An economically disadvantaged minority in a depressed part of a city would turn that opinion up to 11… expensive, niche, unlikely to bring any significant economic benefit, and very likely the advance guard for a wave of 21st-century yupsterism. I’d say no thanks in that case, too… how about a nice full-service Safeway instead?
Would not any improvements made to a lower-income neighbourhood inevitably result in rents going up, less-poor people moving in, and thus gentrification?
Not necessarily. What do you think the result would be if sweetheart deals like the one offered Trader Joes was instead offered to local businesses already established and employing locally, and/or people in that neighborhood that would like to start a small business and employ locally? This way, the money that comes into the neighborhood is earned by those in the neighborhood and stays in the neighborhood, creating a slow spiral upwards. How many times have you heard “People need a hand up, not a hand out”? This is one way to go about it.
I’m going to mod note this. Karrius, please don’t try to guess at the motivations of other posters and then procede to mock them for your own suppositions.
[li]if they are concerned about rents, why didn’t they object when the Pizza Hut went in?[/li][/QUOTE]
Is this a poor joke? Nobody ever looked at a Pizza Hut and said “Gee, now that a Pizza Hut is here the surrounding property rates are going to skyrocket!
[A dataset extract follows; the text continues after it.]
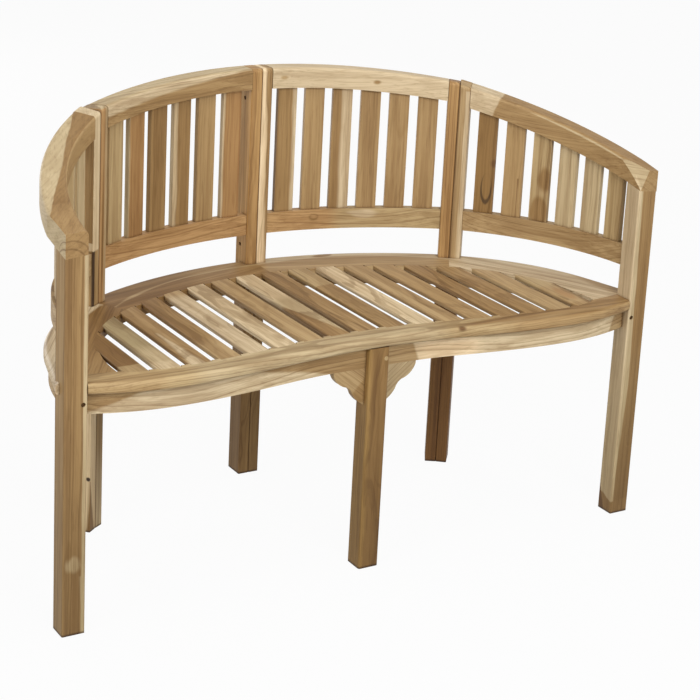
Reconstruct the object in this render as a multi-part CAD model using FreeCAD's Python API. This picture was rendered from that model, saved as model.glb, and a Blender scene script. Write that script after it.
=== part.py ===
"""Curved two-seat teak garden bench.

A kidney-shaped seat on six legs, with a bowed back and arms made of four framed panels.
Millimetres, +Z up, +X to the bench's right as seen from the front, front towards -Y.
The origin is on the floor, in the middle of the width and of the depth.
Sizes below are laid out with y = 0 on the front face of the two front corner legs.
"""
import FreeCAD, Part
import math
import os

V = FreeCAD.Vector
UP = V(0, 0, 1)
REACH = 3000.0

# Front corner legs
LEG_OUTER_X = 595.0
LEG_WIDTH = 40.6
LEG_DEPTH = 39.6
# Front centre leg
CENTRE_LEG_WIDTH = 40.6
CENTRE_LEG_DEPTH = 41.0
CENTRE_LEG_FRONT_Y = 4.6
CENTRE_LEG_EASE = 4.0
# Back posts: each is a pair of stiles side by side
STILE_WIDTH = 22.0
STILE_DEPTH = 46.0
POST_MIDDLE_Y = 474.0
POST_SIDE_ANGLE = 32.6
# Plan curves of the back
BACK_RADIUS = 706.0
END_RADIUS = 470.0
# Top rails
RAIL_HEIGHT = 40.0
RAIL_DEPTH = 45.0
ARCH_RADIUS = 2520.0
ARCH_CROWN_Z = 790.5
ARM_Z_AT_POST = 757.5
ARM_Z_AT_FRONT = 657.5
ARM_FACET_LENGTH = 78.0
ARM_FACET_TOP_WIDTH = 20.0
# Lower rails
LOWER_RAIL_Z = 501.0
LOWER_RAIL_HEIGHT = 40.0
LOWER_RAIL_DEPTH = 21.0
LOWER_RAIL_SETBACK = 4.0
# Back slats
BACK_SLAT_COUNT = 6
BACK_SLAT_WIDTH = 39.6
END_SLAT_WIDTH = 38.4
BACK_SLAT_THICKNESS = 10.0
BACK_SLAT_SETBACK = 9.5
TENON = 8.0
# Seat boards
SEAT_TOP_Z = 442.0
SEAT_BOARD_THICKNESS = 20.0
SEAT_CURVE_PAST_LEG = 1.2
SEAT_OVERHANG = 29.0
SEAT_END_OVERHANG = 26.5
SEAT_INSET = 64.0
SEAT_LIP_REACH = 7.0
SEAT_LIP_Y = 20.0
FRONT_BOARD_WIDTH = 48.0
FRONT_END_Y = -2.0
FRONT_NOSE = [(500.0, -19.0), (445.0, -29.0), (375.0, -32.0), (300.0, -27.5),
              (215.0, -17.0), (119.0, -4.0), (0.0, 4.0)]
SEAT_JOINT_Y = 31.0
# Seat slats
SEAT_SLAT_COUNT = 17
SEAT_SLAT_WIDTH = 41.6
SEAT_SLAT_MARGIN = 10.0
SEAT_SLAT_THICKNESS = 9.0
SEAT_SLAT_HOUSING = 5.0
# Aprons and brackets
APRON_HEIGHT = 39.0
APRON_THICKNESS = 20.0
FRONT_APRON_SETBACK = 19.0
FRONT_APRON_MIDDLE_SETBACK = 14.0
END_APRON_OFFSET = -2.0
BACK_APRON_OFFSET = 6.0
BRACKET_THICKNESS = 14.0
BRACKET_REACH = 65.0
BRACKET_DROP = 69.0
BRACKET_TOE = 5.0
BRACKET_STEP_REACH = 24.0
BRACKET_STEP_DROP = 47.0
# Stretcher under the middle of the seat
STRETCHER_WIDTH = 30.0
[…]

I better buy now, because this is just the thing that will bring in the rich yuppies!” :rolleyes:
TomnDebb did a good bit on Gentrification and the challenges. It is interesting how gentrification has become a pejorative. If you OWN your property, you love it - it means that what you have is now worth more. Parking a coffee shop next to Trader Joes is a smart business move.
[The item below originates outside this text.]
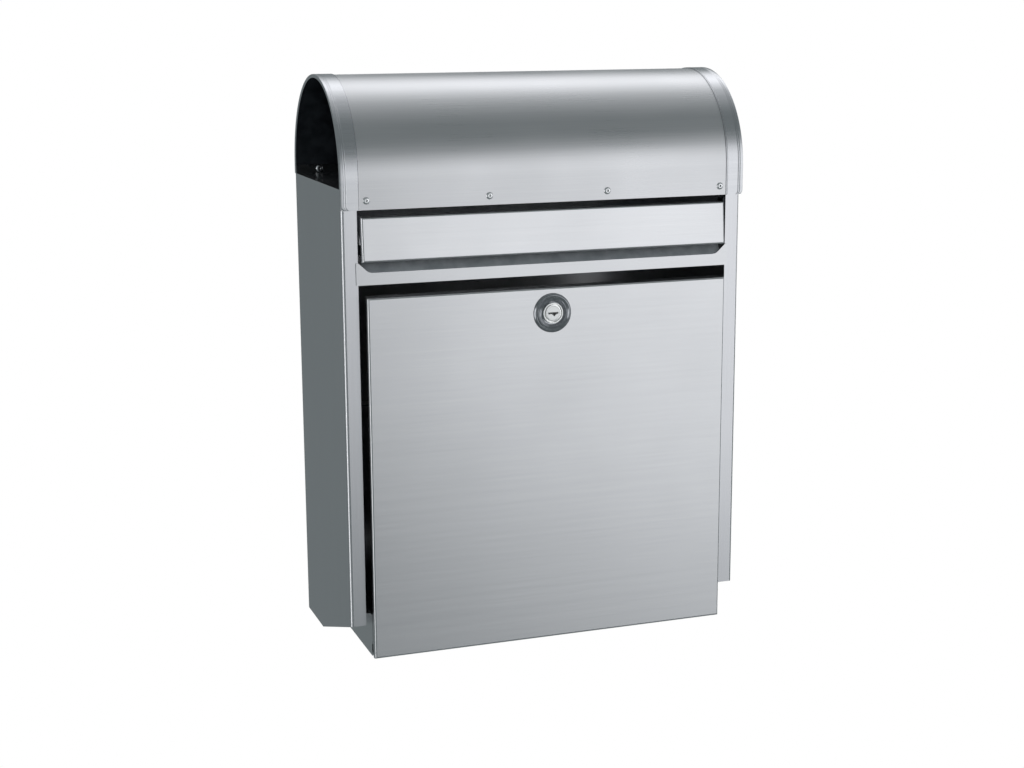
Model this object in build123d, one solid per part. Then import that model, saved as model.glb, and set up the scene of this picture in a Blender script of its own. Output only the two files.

Czarcasm says that this type of work "“must be made with the full cooperation of that neighborhood.” Well, what if the neighborhood is not in agreement? Some might want the new store on the lot. It might drive up the business to other local stores. I don’t know who elected the spokesperson for the locals - but I wonder if they really represent all interests in that area.
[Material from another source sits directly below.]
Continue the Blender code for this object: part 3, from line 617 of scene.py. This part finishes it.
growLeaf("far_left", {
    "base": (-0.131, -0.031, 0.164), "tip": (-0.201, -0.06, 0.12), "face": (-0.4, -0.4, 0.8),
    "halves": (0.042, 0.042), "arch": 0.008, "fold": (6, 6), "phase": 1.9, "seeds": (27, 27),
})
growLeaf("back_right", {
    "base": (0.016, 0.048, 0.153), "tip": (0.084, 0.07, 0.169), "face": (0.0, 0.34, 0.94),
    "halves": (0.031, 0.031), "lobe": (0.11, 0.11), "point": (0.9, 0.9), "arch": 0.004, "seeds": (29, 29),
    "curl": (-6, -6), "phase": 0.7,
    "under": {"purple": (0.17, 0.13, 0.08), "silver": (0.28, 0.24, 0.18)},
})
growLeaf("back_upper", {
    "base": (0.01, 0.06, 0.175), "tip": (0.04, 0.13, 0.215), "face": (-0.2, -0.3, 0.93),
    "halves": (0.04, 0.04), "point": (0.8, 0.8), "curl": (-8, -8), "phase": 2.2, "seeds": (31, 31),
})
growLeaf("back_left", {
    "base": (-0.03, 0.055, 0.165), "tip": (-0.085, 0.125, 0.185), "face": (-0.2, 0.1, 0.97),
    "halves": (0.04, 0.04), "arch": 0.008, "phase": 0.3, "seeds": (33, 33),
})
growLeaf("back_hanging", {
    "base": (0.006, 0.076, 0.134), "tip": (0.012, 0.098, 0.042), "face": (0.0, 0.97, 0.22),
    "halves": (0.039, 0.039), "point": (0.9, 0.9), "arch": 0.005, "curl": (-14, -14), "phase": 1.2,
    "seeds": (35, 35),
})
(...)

Trader Joes has everything I need to shop - it has fresh meat, cold cuts, produce, bread, condiments, etc. The prices are comparable to the local big box grocer - you just don’t get a choice. They sell their mayo, instead of have 4 rows of mayo from different producers. If you want mayo - they have it though.
Some of this reminds me of Oceanside, CA. The town council passed an ordinance to put a cap on certain types of service stores (dry cleaners, show shine, tattoo parlors, and barbers). See - that area has a lot of enlisted Marines, but the town council wanted to start bringing in more upscale stores to serve the bedroom community it was becoming (instead of just being cheap places for enlisted Marines). Made for an interesting debate (no clue what the resolution was).
A couple years ago, I was at a Whole Paycheck (I mean, Whole Foods) in a VERY affluent St. Louis suburb, and that store had an armed guard! That was quite surprising for me to see that.
Sure, but was the spot offered to a local pizza joint first? Is it franchised by a local owner? Is it the first step in forcing out local shops?
Coronado, CA does not allow any chains stores as I recall. No Starbucks, but there are locally owned coffee shops. No Baskin Robbins, but there is a local ice cream parlor. I have no idea how they wrote the law, but that was their attempt to keep Coronado from looking like every other Southern California beachfront community.